Fiberlicious  Fashion and style are at the forefront of this class, with Eagle Rock students practicing a variety of fiber art techniques. Here, they’re learning how to felt wool (i.e., shrink it), paint on silk, use hot wax to batik, and develop a deeper understanding of color mixing by using natural and synthetic dyes. At the end of the trimester, students will have their own original wearable art and be able to describe its historic and cultural significance to admirers of their new clothing.

Myth of the Artist — Students in this class are exploring the intersection of visual culture and gender, examining how gender has been constructed through the visual arts historically and today. They are analyzing examples of the gendered body, race, class, and sexual orientation in visual art, and transferring that analysis into written arguments. Each student is also responsible for curating and presenting an exhibit that explains the relationship between visual art and societal norms.

Holocaust and Human Behavior  This class takes a deep dive into critical thinking by concentrating on the victims, witnesses, collaborators, rescuers and perpetrators behind the holocaust of World War II that saw six million Jews murdered by the Nazi regime. Students are exploring the universal themes inherent in a study of the holocaust that raise profound questions about human behavior today. Just a few days into this class and our students are discovering that there are no easy answers to the complex problems of racism, antisemitism, hatred, and violence.

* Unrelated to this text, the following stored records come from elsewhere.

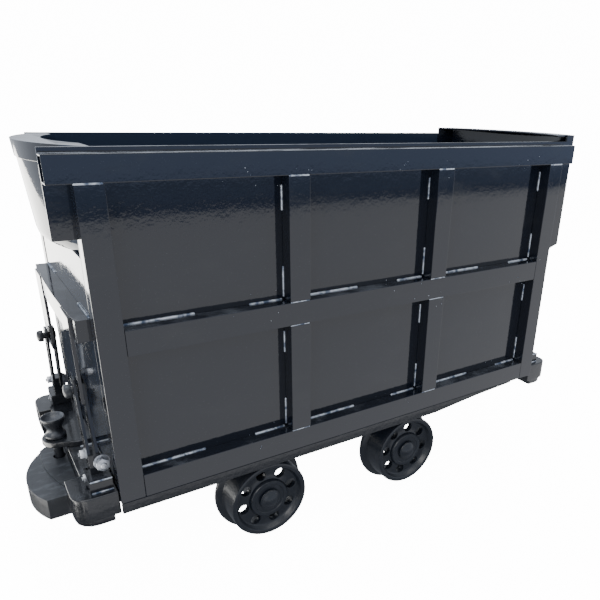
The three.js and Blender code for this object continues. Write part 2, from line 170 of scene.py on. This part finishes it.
class Wire:
    """An output socket of a material, on which sums read as plain arithmetic."""

    def __init__(self, socket):
        self.socket = socket
        self.tree = socket.id_data

    def node(self, kind, settings=None, inputs=None, output=0):
        made = self.tree.nodes.new(kind)
        for key, value in (settings or {}).items():
            if key == "stops":
                ramp = made.color_ramp
                for _ in range(len(value) - len(ramp.elements)):
                    ramp.elements.new(0.5)
                for element, (position, colour) in zip(ramp.elements, value):
                    element.position = position
                    element.color = colour
            else:
                setattr(made, key, value)
        for key, value in (inputs or {}).items():
            if isinstance(value, Wire):
                self.tree.links.new(value.socket, made.inputs[key])
            else:
                made.inputs[key].default_value = value
        return Wire(made.outputs[output])

    def _math(self, operation, first, second):
        return self.node("ShaderNodeMath", {"operation": operation}, {0: first, 1: second})

    def __add__(self, other):
        return self._math("ADD", self, other)

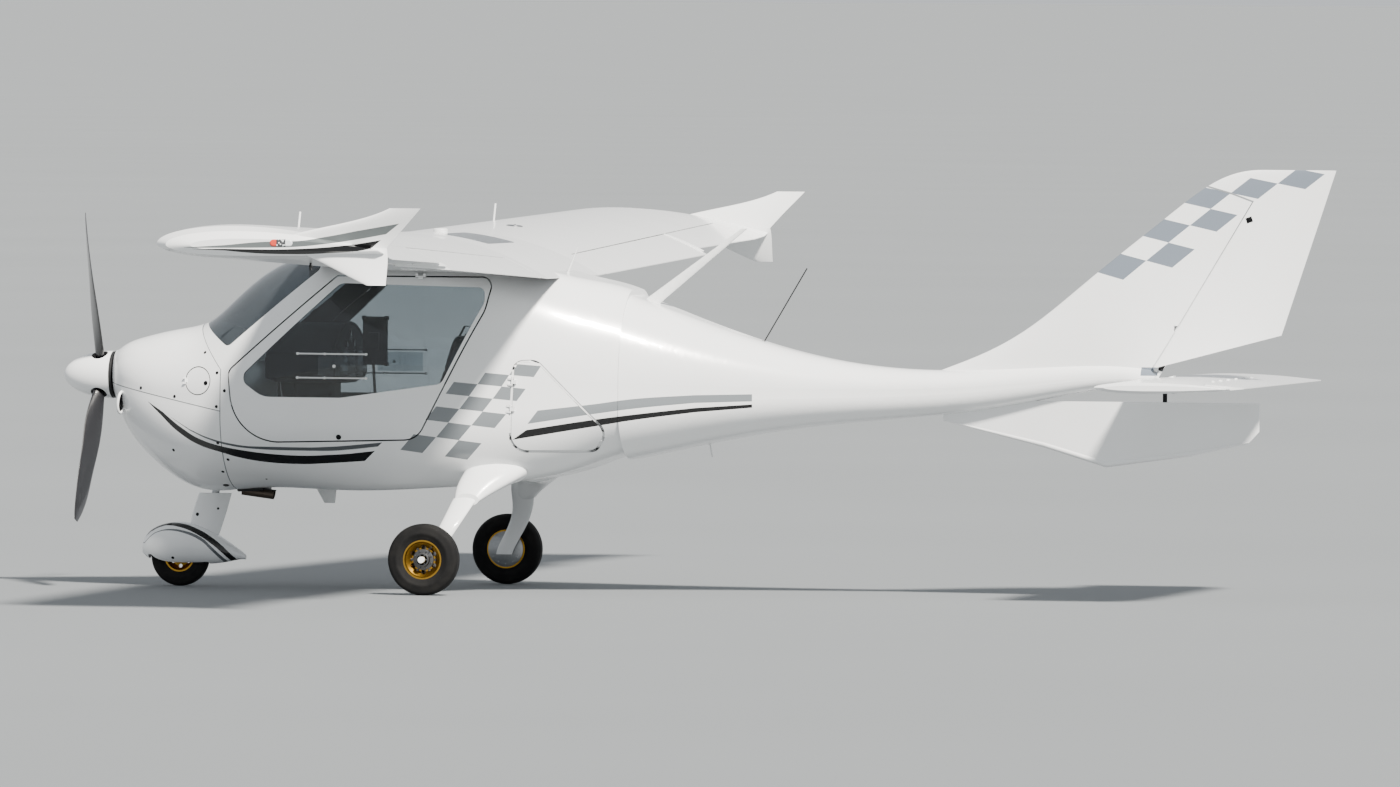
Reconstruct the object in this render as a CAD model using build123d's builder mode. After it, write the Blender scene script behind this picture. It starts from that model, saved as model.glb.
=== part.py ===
from build123d import *
from math import cos, radians, sin
import os

# A two-seat high-wing composite ultralight with a tractor propeller and a nose wheel.
# Millimetres. X forward, Y to the left wing, Z up. The origin lies on the ground, midway
# between the spinner's tip and the rudder's rear edge.
os.makedirs("parts", exist_ok=True)

# Overall places
tail_end_x = -3100
ground_gap = 5          # running gap round every moving panel
seam = 0.5              # gap between fixed panels of one body

# Walls
cabin_wall = 25
skin = 6                # cowls and window panes
tail_wall = 20

# Fuselage sections, front to back
# x, bottom, top, half width, height of the widest line, flat share of the roof, half side flat
fuselage_rows = (
    (2835, 905, 1128, 113, 1016, 0.10, 8),
    (2797, 815, 1150, 186, 1000, 0.10, 12),
    (2722, 694, 1184, 270, 968, 0.12, 18),
    (2585, 568, 1219, 364, 925, 0.15, 25),
    (2430, 482, 1248, 438, 900, 0.20, 35),
    (2335, 463, 1280, 478, 895, 0.22, 40),
    (2200, 470, 1396, 526, 895, 0.22, 50),
    (2060, 481, 1508, 563, 905, 0.26, 70),
    (1880, 482, 1590, 597, 925, 0.36, 95),
    (1560, 477, 1655, 624, 950, 0.52, 120),
    (1200, 494, 1655, 624, 955, 0.55, 120),
    (860, 520, 1590, 588, 955, 0.50, 105),
    (520, 588, 1502, 505, 955, 0.38, 75),
    (150, 664, 1372, 395, 955, 0.25, 50),
    (-330, 762, 1207, 262, 960, 0.15, 30),
    (-850, 830, 1097, 160, 965, 0.12, 20),
    (-1500, 906, 1088, 96, 1000, 0.10, 12),
    (-2330, 974, 1074, 50, 1024, 0.10, 8),
)

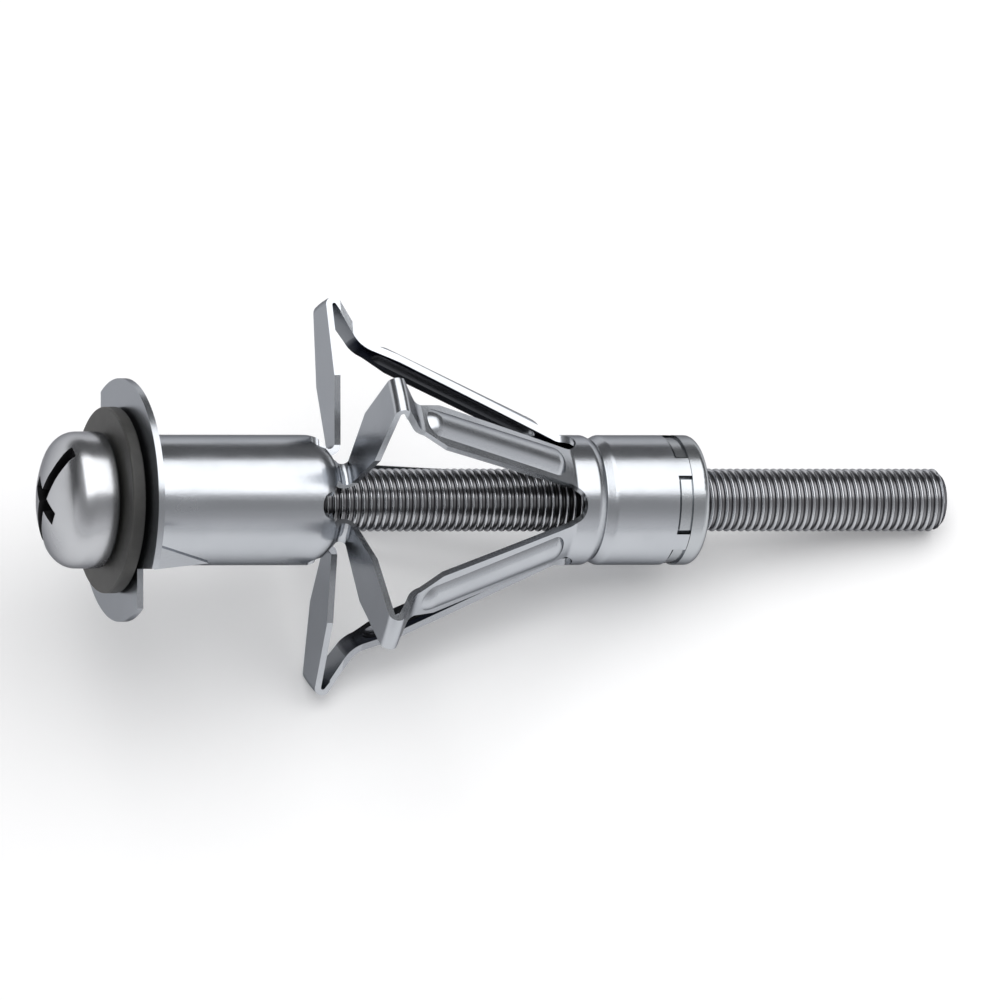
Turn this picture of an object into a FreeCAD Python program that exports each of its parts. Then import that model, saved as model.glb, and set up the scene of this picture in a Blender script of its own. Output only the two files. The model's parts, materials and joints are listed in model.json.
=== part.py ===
import FreeCAD, Part

import math
import os

import Sketcher

from FreeCAD import Placement, Rotation, Vector

# A metal hollow wall anchor, set: a folded sheet steel sleeve with its legs
# drawn out, a threaded nut locked in the sleeve's far end, a machine screw and
# the dark ring under the screw's head.
# Each piece is drawn about its own X axis, which runs from the screw's head to
# its tip, with X = 0 at the front face of the sleeve's flange. The rest pose
# then lays the whole anchor down on two knees of its legs and the screw's tip.

os.makedirs("parts", exist_ok=True)
doc = FreeCAD.newDocument("hollow_wall_anchor")

# Driving dimensions, in millimetres and degrees
DIMENSIONS = (
    ("thread_radius", 2.45),
    ("screw_length", 69.3),
    ("tip_chamfer", 0.5),
    ("head_radius", 5.3),
    ("head_gap", 0.35),
    ("head_side", 1.9),
    ("head_dome", 2.7),
    ("head_shoulder", 1.9),
    ("slot_width", 1.1),
    ("slot_depth", 1.5),
    ("cross_reach", 2.4),
    ("cross_width", 1.2),
    ("cross_depth", 2.9),
    ("recess_turn", 71.0),
    ("washer_radius", 7.2),
    ("washer_thickness", 1.05),
    ("washer_round", 0.15),
    ("washer_gap", 0.25),
    ("seat_gap", 0.05),
    ("running_gap", 0.06),
    ("sheet", 0.5),
    ("flange_radius", 9.4),
    ("flange_bend", 0.5),
    ("flange_turn", 121.0),
    ("notch_side", 4.3),
    ("notch_up", 5.3),
    ("tooth_base", 2.0),
    ("tooth_length", 4.1),
    ("tooth_lean", 0.45),
    ("tooth_turn", 29.0),
    ("tooth_inset", 0.12),
    ("barrel_radius", 5.05),
    ("leg_count", 5),
    ("leg_place", 17.9),
    ("root_gap", 1.0),
    ("root_slope", 50.0),
    ("root_bend", 0.7),
    ("shoulder_bend", 2.0),
    ("knee_radius", 15.9),
    ("knee_bend", 0.42),
    ("shin_slope", 60.0),
    ("elbow_radius", 12.3),
    ("elbow_bend", 2.2),
    ("strut_end", 35.8),
    ("strut_bend", 0.8),
    ("groove_inset", 2.7),
    ("groove_width", 1.5),
    ("groove_depth", 0.4),
    ("groove_bend", 0.35),
    ("collar_length", 9.6),
    ("mouth_inset", 2.95),
    ("mouth_round", 1.0),
    ("slot_inset", 0.9),
    ("slot_round", 1.35),
    ("root_width", 1.9),
    ("blade_width", 4.3),
    ("knee_width", 2.8),
    ("shin_width", 2.4),
    ("strut_width", 3.7),
    ("bead_start", 1.1),
    ("bead_length", 14.9),
    ("bead_width", 2.3),
    ("bead_height", 0.5),
    ("window_angle", 27.0),
    ("window_length", 1.1),
    ("nut_gap", 0.04),
    ("nut_cap", 1.5),
    ("nut_cap_round", 0.6),
    ("dog_setback", 0.2),
    ("dog_play", 3.0),
    ("dog_gap", 0.22),
)

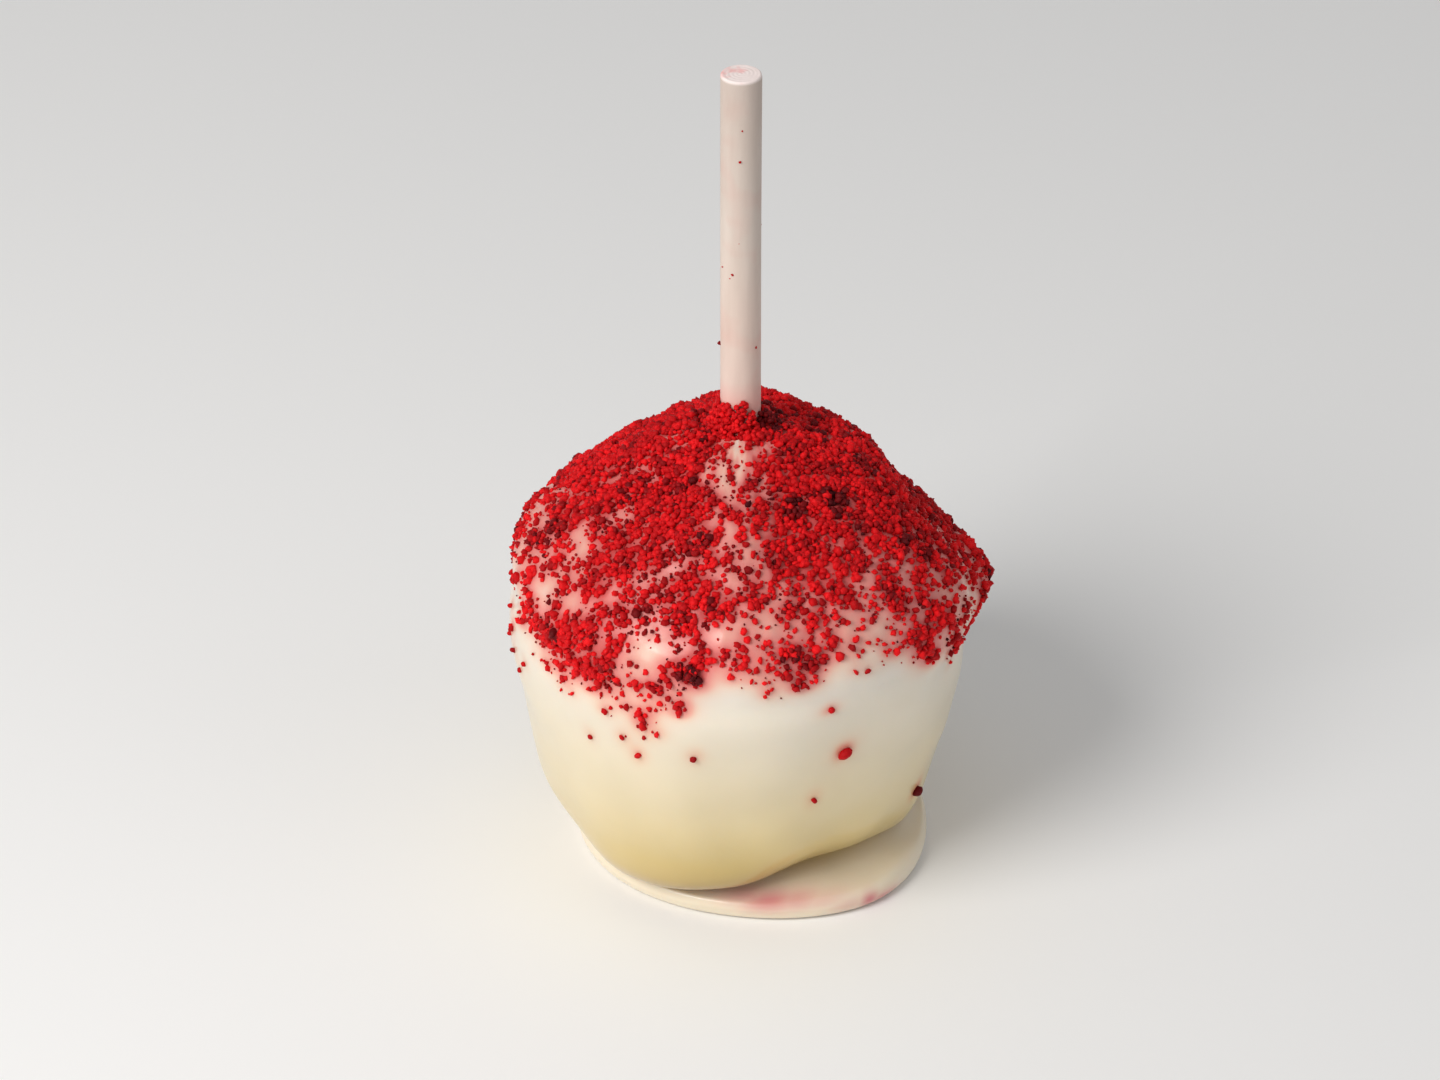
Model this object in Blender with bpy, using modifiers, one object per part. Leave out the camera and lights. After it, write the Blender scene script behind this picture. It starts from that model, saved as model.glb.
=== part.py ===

Psychology of Decision Making — Psychology is the study of mind and behavior, and in this class, Eagle Rock School students are exploring themselves as individuals as well from society’s perspective. Topics include risk versus reward, group think, prejudice and stereotypes, and change blindness. Here, our students are looking at different ways of thinking with the objective of applying that knowledge to help others understand — and practice — the psychology of decision making.